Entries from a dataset
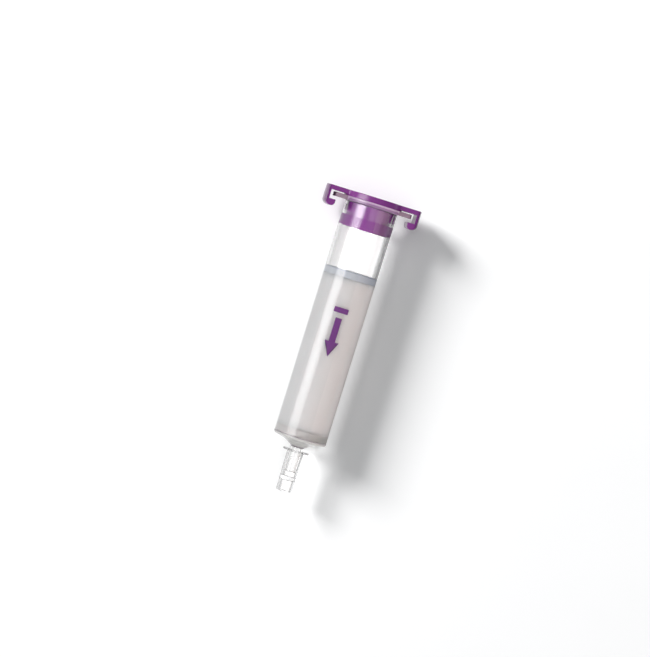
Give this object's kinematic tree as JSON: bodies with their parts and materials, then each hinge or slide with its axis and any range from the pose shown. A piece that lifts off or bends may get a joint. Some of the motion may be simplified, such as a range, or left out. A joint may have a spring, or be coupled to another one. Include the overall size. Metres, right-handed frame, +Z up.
{
  "type": "size exclusion chromatography column",
  "caption": "Clear syringe-style gravity column packed with resin between two frits, with a winged snap cap over its flange and a slip-on luer cap on its tip.",
  "frame": {"origin": "on the surface the column lies on, under the middle of its bounding box", "axes": "+Y along the column towards the cap, +X across the wings, +Z up"},
  "size_m": [0.0318, 0.0988, 0.0194],
  "materials": {
    "clear_barrel": "clear, glossy",
    "cap_plastic": "satin to glossy purple",
    "upper_frit": "porous, blue-grey when wet",
    "resin": "fine wet gel beads",
    "lower_frit": "porous, grey when wet",
    "buffer": "clear liquid",
    "clear_luer_cap": "clear, glossy"
  },
  "bodies": {
    "column": {"barrel": "clear_barrel", "upper_frit": "upper_frit", "resin_bed": "resin", "lower_frit": "lower_frit", "outlet_buffer": "buffer"},
    "top_cap": {"top_cap": "cap_plastic"},
    "luer_cap": {"luer_cap": "clear_luer_cap"}
  },
  "joints": [
    {"name": "luer_cap_pull", "type": "slide", "parent": "column", "child": "luer_cap", "axis": [0, -0.9999, -0.0127], "range_m": [0, 0.01]},
    {"name": "top_cap_twist", "type": "hinge", "parent": "column", "child": "top_cap", "pos_m": [0, 0.04747, 0.0097], "axis": [0, 0.9999, 0.0127], "range_deg": [-90, 90]}
  ]
}
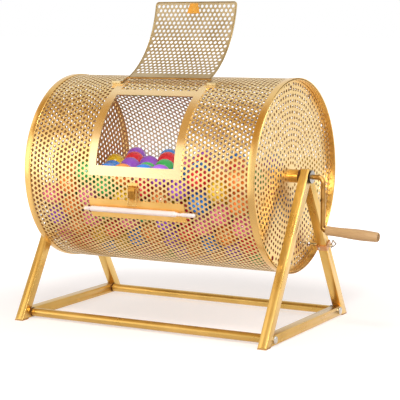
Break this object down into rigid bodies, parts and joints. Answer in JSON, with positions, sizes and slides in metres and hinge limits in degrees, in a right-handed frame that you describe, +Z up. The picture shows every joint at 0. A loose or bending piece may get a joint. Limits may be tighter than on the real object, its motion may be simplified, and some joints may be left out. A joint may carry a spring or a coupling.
{
  "type": "raffle drum",
  "caption": "Perforated sheet raffle drum with a curved hatch door, wire clasp and wooden-handled crank, half full of balls, on a tubular A-frame stand.",
  "frame": {"origin": "on the surface that it stands on, below the middle of the drum", "axes": "+X along the drum's axis towards the crank; +Y away from the hatch side; +Z up"},
  "size_m": [0.5834, 0.3167, 0.5233],
  "materials": {
    "stand_gold": "satin gold lacquer on steel tube",
    "bronze_washer": "dark bronze, dull",
    "steel_fastener": "plain turned steel",
    "foot_plastic": "matte moulded plug",
    "bearing_plastic": "dull nylon",
    "copper_bracket": "copper-brown lacquer",
    "mesh_gold": "light gold lacquer on perforated sheet",
    "trim_gold": "smooth light gold lacquer",
    "hardware_gold": "darker gold plating",
    "chrome_collar": "bright chrome",
    "white_grip": "satin white plastic with a pink cast",
    "handle_wood": "turned and oiled",
    "pin_steel": "bright drawn wire",
    "ball_red": "glossy",
    "ball_orange": "glossy",
    "ball_yellow": "glossy",
    "ball_green": "glossy",
    "ball_blue": "glossy",
    "ball_purple": "glossy",
    "ball_pink": "glossy"
  },
  "bodies": {
    "stand": {"left_front_leg": "stand_gold", "left_rear_leg": "stand_gold", "right_front_leg": "stand_gold", "right_rear_leg": "stand_gold", "left_crossbar": "stand_gold", "right_crossbar": "stand_gold", "front_rail": "stand_gold", "rear_rail": "stand_gold", "rail_washers": "bronze_washer", "rail_bolts": "steel_fastener", "foot_plugs": "foot_plastic", "left_bearing_bush": "bearing_plastic", "right_bearing_bush": "bearing_plastic", "left_thrust_washer": "bronze_washer", "right_thrust_washer": "bronze_washer", "lock_bracket": "copper_bracket", "lock_screw": "steel_fastener"},
    "drum": {"drum_shell": "mesh_gold", "left_end_disc": "mesh_gold", "right_end_disc": "mesh_gold", "left_rim_band": "trim_gold", "right_rim_band": "trim_gold", "left_hub": "hardware_gold", "right_hub": "hardware_gold", "hub_set_screws": "steel_fastener", "left_stub_axle": "hardware_gold", "crank_rod": "hardware_gold", "left_collar": "chrome_collar", "right_collar": "chrome_collar", "collar_set_screws": "steel_fastener", "hatch_frame": "trim_gold", "left_hinge_knuckle": "hardware_gold", "right_hinge_knuckle": "hardware_gold", "clasp_plate": "trim_gold", "clasp_body": "hardware_gold", "clasp_rivets": "hardware_gold", "grip_channel": "trim_gold", "grip_posts": "hardware_gold", "grip_rod": "white_grip", "handle_washer": "steel_fastener", "handle_screw": "steel_fastener"},
    "door": {"door_sheet": "mesh_gold", "door_edge": "hardware_gold", "door_hinge_rod": "hardware_gold", "door_hasp_plate": "hardware_gold", "door_keeper": "hardware_gold", "door_rivets": "hardware_gold"},
    "bail": {"clasp_bail": "hardware_gold"},
    "handle": {"crank_handle": "handle_wood"},
    "lock": {"lock_pin": "pin_steel", "lock_pull": "pin_steel"},
    "ball_load": {"balls_red": "ball_red", "balls_orange": "ball_orange", "balls_yellow": "ball_yellow", "balls_green": "ball_green", "balls_blue": "ball_blue", "balls_purple": "ball_purple", "balls_pink": "ball_pink"}
  },
  "joints": [
    {"name": "drum_spin", "type": "hinge", "parent": "stand", "child": "drum", "pos_m": [0, 0, 0.247], "axis": [1, 0, 0], "continuous": true},
    {"name": "door_hinge", "type": "hinge", "parent": "drum", "child": "door", "pos_m": [0, -0.06232, 0.39241], "axis": [1, 0, 0], "range_deg": [0, 186]},
    {"name": "bail_swing", "type": "hinge", "parent": "drum", "child": "bail", "pos_m": [-0.0028, -0.15673, 0.23246], "axis": [-1, 0, 0], "range_deg": [0, 172]},
    {"name": "handle_spin", "type": "hinge", "parent": "drum", "child": "handle", "pos_m": [0.25869, 0, 0.16341], "axis": [0.9986, 0, -0.0523], "continuous": true},
    {"name": "lock_slide", "type": "slide", "parent": "stand", "child": "lock", "axis": [-1, 0, 0], "range_m": [0, 0.004]},
    {"name": "ball_surge", "type": "hinge", "parent": "stand", "child": "ball_load", "pos_m": [0, 0, 0.247], "axis": [1, 0, 0], "range_deg": [-30, 30]}
  ]
}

### EXERCISE INSTRUCTIONS
Hand back the material above in full, exactly as written.

### SOLUTION BELOW
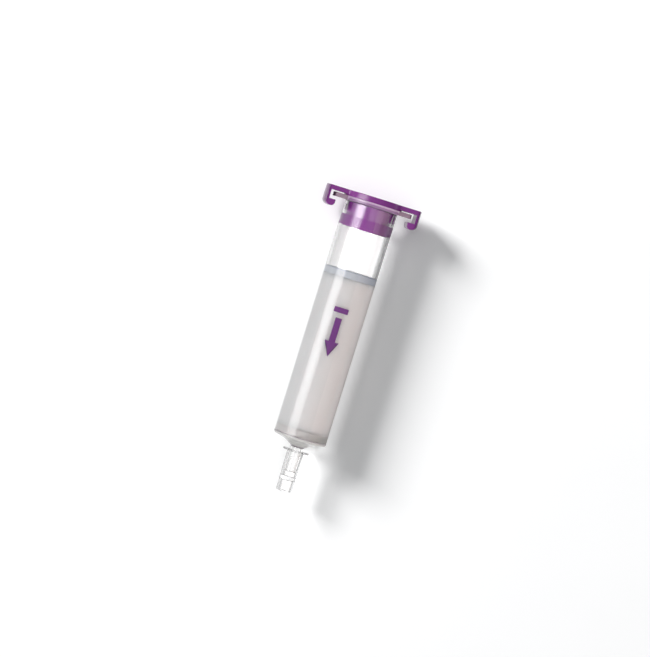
Give this object's kinematic tree as JSON: bodies with their parts and materials, then each hinge or slide with its axis and any range from the pose shown. A piece that lifts off or bends may get a joint. Some of the motion may be simplified, such as a range, or left out. A joint may have a spring, or be coupled to another one. Include the overall size. Metres, right-handed frame, +Z up.
{
  "type": "size exclusion chromatography column",
  "caption": "Clear syringe-style gravity column packed with resin between two frits, with a winged snap cap over its flange and a slip-on luer cap on its tip.",
  "frame": {"origin": "on the surface the column lies on, under the middle of its bounding box", "axes": "+Y along the column towards the cap, +X across the wings, +Z up"},
  "size_m": [0.0318, 0.0988, 0.0194],
  "materials": {
    "clear_barrel": "clear, glossy",
    "cap_plastic": "satin to glossy purple",
    "upper_frit": "porous, blue-grey when wet",
    "resin": "fine wet gel beads",
    "lower_frit": "porous, grey when wet",
    "buffer": "clear liquid",
    "clear_luer_cap": "clear, glossy"
  },
  "bodies": {
    "column": {"barrel": "clear_barrel", "upper_frit": "upper_frit", "resin_bed": "resin", "lower_frit": "lower_frit", "outlet_buffer": "buffer"},
    "top_cap": {"top_cap": "cap_plastic"},
    "luer_cap": {"luer_cap": "clear_luer_cap"}
  },
  "joints": [
    {"name": "luer_cap_pull", "type": "slide", "parent": "column", "child": "luer_cap", "axis": [0, -0.9999, -0.0127], "range_m": [0, 0.01]},
    {"name": "top_cap_twist", "type": "hinge", "parent": "column", "child": "top_cap", "pos_m": [0, 0.04747, 0.0097], "axis": [0, 0.9999, 0.0127], "range_deg": [-90, 90]}
  ]
}
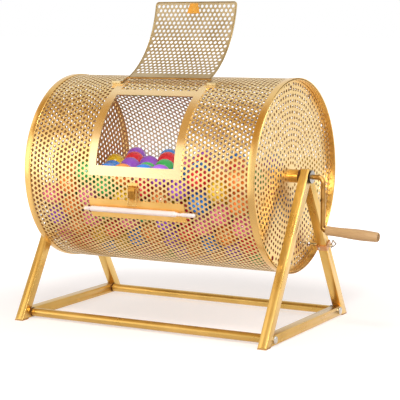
Break this object down into rigid bodies, parts and joints. Answer in JSON, with positions, sizes and slides in metres and hinge limits in degrees, in a right-handed frame that you describe, +Z up. The picture shows every joint at 0. A loose or bending piece may get a joint. Limits may be tighter than on the real object, its motion may be simplified, and some joints may be left out. A joint may carry a spring or a coupling.
{
  "type": "raffle drum",
  "caption": "Perforated sheet raffle drum with a curved hatch door, wire clasp and wooden-handled crank, half full of balls, on a tubular A-frame stand.",
  "frame": {"origin": "on the surface that it stands on, below the middle of the drum", "axes": "+X along the drum's axis towards the crank; +Y away from the hatch side; +Z up"},
  "size_m": [0.5834, 0.3167, 0.5233],
  "materials": {
    "stand_gold": "satin gold lacquer on steel tube",
    "bronze_washer": "dark bronze, dull",
    "steel_fastener": "plain turned steel",
    "foot_plastic": "matte moulded plug",
    "bearing_plastic": "dull nylon",
    "copper_bracket": "copper-brown lacquer",
    "mesh_gold": "light gold lacquer on perforated sheet",
    "trim_gold": "smooth light gold lacquer",
    "hardware_gold": "darker gold plating",
    "chrome_collar": "bright chrome",
    "white_grip": "satin white plastic with a pink cast",
    "handle_wood": "turned and oiled",
    "pin_steel": "bright drawn wire",
    "ball_red": "glossy",
    "ball_orange": "glossy",
    "ball_yellow": "glossy",
    "ball_green": "glossy",
    "ball_blue": "glossy",
    "ball_purple": "glossy",
    "ball_pink": "glossy"
  },
  "bodies": {
    "stand": {"left_front_leg": "stand_gold", "left_rear_leg": "stand_gold", "right_front_leg": "stand_gold", "right_rear_leg": "stand_gold", "left_crossbar": "stand_gold", "right_crossbar": "stand_gold", "front_rail": "stand_gold", "rear_rail": "stand_gold", "rail_washers": "bronze_washer", "rail_bolts": "steel_fastener", "foot_plugs": "foot_plastic", "left_bearing_bush": "bearing_plastic", "right_bearing_bush": "bearing_plastic", "left_thrust_washer": "bronze_washer", "right_thrust_washer": "bronze_washer", "lock_bracket": "copper_bracket", "lock_screw": "steel_fastener"},
    "drum": {"drum_shell": "mesh_gold", "left_end_disc": "mesh_gold", "right_end_disc": "mesh_gold", "left_rim_band": "trim_gold", "right_rim_band": "trim_gold", "left_hub": "hardware_gold", "right_hub": "hardware_gold", "hub_set_screws": "steel_fastener", "left_stub_axle": "hardware_gold", "crank_rod": "hardware_gold", "left_collar": "chrome_collar", "right_collar": "chrome_collar", "collar_set_screws": "steel_fastener", "hatch_frame": "trim_gold", "left_hinge_knuckle": "hardware_gold", "right_hinge_knuckle": "hardware_gold", "clasp_plate": "trim_gold", "clasp_body": "hardware_gold", "clasp_rivets": "hardware_gold", "grip_channel": "trim_gold", "grip_posts": "hardware_gold", "grip_rod": "white_grip", "handle_washer": "steel_fastener", "handle_screw": "steel_fastener"},
    "door": {"door_sheet": "mesh_gold", "door_edge": "hardware_gold", "door_hinge_rod": "hardware_gold", "door_hasp_plate": "hardware_gold", "door_keeper": "hardware_gold", "door_rivets": "hardware_gold"},
    "bail": {"clasp_bail": "hardware_gold"},
    "handle": {"crank_handle": "handle_wood"},
    "lock": {"lock_pin": "pin_steel", "lock_pull": "pin_steel"},
    "ball_load": {"balls_red": "ball_red", "balls_orange": "ball_orange", "balls_yellow": "ball_yellow", "balls_green": "ball_green", "balls_blue": "ball_blue", "balls_purple": "ball_purple", "balls_pink": "ball_pink"}
  },
  "joints": [
    {"name": "drum_spin", "type": "hinge", "parent": "stand", "child": "drum", "pos_m": [0, 0, 0.247], "axis": [1, 0, 0], "continuous": true},
    {"name": "door_hinge", "type": "hinge", "parent": "drum", "child": "door", "pos_m": [0, -0.06232, 0.39241], "axis": [1, 0, 0], "range_deg": [0, 186]},
    {"name": "bail_swing", "type": "hinge", "parent": "drum", "child": "bail", "pos_m": [-0.0028, -0.15673, 0.23246], "axis": [-1, 0, 0], "range_deg": [0, 172]},
    {"name": "handle_spin", "type": "hinge", "parent": "drum", "child": "handle", "pos_m": [0.25869, 0, 0.16341], "axis": [0.9986, 0, -0.0523], "continuous": true},
    {"name": "lock_slide", "type": "slide", "parent": "stand", "child": "lock", "axis": [-1, 0, 0], "range_m": [0, 0.004]},
    {"name": "ball_surge", "type": "hinge", "parent": "stand", "child": "ball_load", "pos_m": [0, 0, 0.247], "axis": [1, 0, 0], "range_deg": [-30, 30]}
  ]
}